Neon Art of Memory & Desire at Laumeier

    By Christina Chastain

    Laumeier Sculpture Park’s most recent exhibit, Memory and Desire, which lends its name from our fellow St. Louisian T.S. Elliot’s The Waste Land, is full of dichotomies and trivia of a time before.

    Part whimsy, part spiritual, the exhibit is nothing less than retro contemporary, looking back at St. Louis’ past, the buildings that no longer exist, the generations who came before us, and the desire to look to the future – of what art can and will be.

    “We are recognizing and rediscovering an urban landscape through these signs and places that have since closed and the signs are left, which is really their personality, is really what called people to those businesses,” said David Hutson, the artist and collector behind the exhibit. “So this exhibit isn’t really just about neon, it’s also about St. Louis and times passed. It’s kind of interesting to see something that was in the everyday lives of the people who came before us if you’re from St. Louis or have an appreciation for the city.”
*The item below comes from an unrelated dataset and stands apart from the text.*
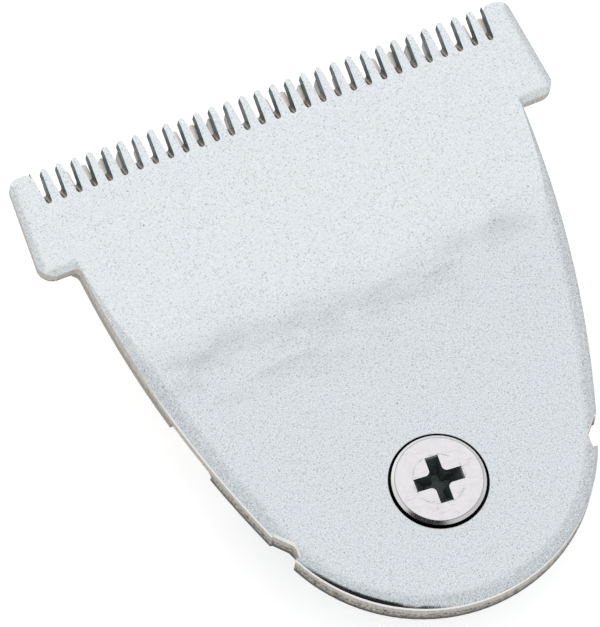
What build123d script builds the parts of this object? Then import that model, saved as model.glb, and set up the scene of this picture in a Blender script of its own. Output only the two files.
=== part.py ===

    From an early age, Hutson had a strong affinity for nostalgia.

    “I spent a lot of my teenage years scouring the city looking for artifacts,” said Hutson. “I was attracted to anything that emitted light, and those two things came together and I started collecting vintage signs. And I amassed such a collection of vintage signs that I knew I wouldn’t be able to afford to do anything with them unless I learned to do it myself.”

    Learning neon wasn’t easy and took years to master.

    “Neon involves science, technology, artistry, craftsmanship, and a little bit of alchemy,” said Hutson. “A lot of people don’t quite get it.”

    But, after mastering the art, training with a neon artist in the Bay Area, and repairing his own collection, Hutson began creating his own work, which is the second part to the exhibit.

    One of his most popular works includes a modern work of art from the past – a family door from his ancestral home on Shaw Blvd., where three generations of his family lived, back-lit by neon. This example of retro contemporary explains the exhibit perfectly and can be seen on every wall and corner of the Aronson Fine Arts Center – a sign from past, in its reflection, a modern work of bendy, gaseous typography created by Huston.

    “The interesting thing about neon — ever since the creation of neon, it seems to go through these renaissance periods and we’re in another one right now,” said Hutson. “People seem to rediscover neon. And I think one thing that drives it is that we forget how it works or we don’t know how it works and it’s always fun to find out how things that are a little bit mysterious, like neon, works.”

    How neon works is a journey onto itself.

    We will let Huston explain:

    “There’s a natural phenomenon — inert gas will light up when electricity is passed through it. High voltage electricity will ionize the gases in the air and they give off light, and that is plasma, which is another state of matter that we don’t normally think about. Once the inert gases were isolated, they were able to achieve a very efficient way to create plasma lighting. And all neon signs in the beginning were called gas tube signs, because they are literally glass tubes that have had all the air evacuated out of them and a little bit of inert gas, like neon or argon, which are used commercially, introduced into the tube. When high voltage passes through, it lights up. So you have the scientific part of neon, which is that phenomenon, and you have the artistic part, which is the shaping of the glass.”

    Memory and Desire, running through Jan. 13, 2019, showcases a large scale outdoor work along with his extensive collection of vintage neon signs alongside and in conversation with about 15 neon sculptures from Huston’s current body of work.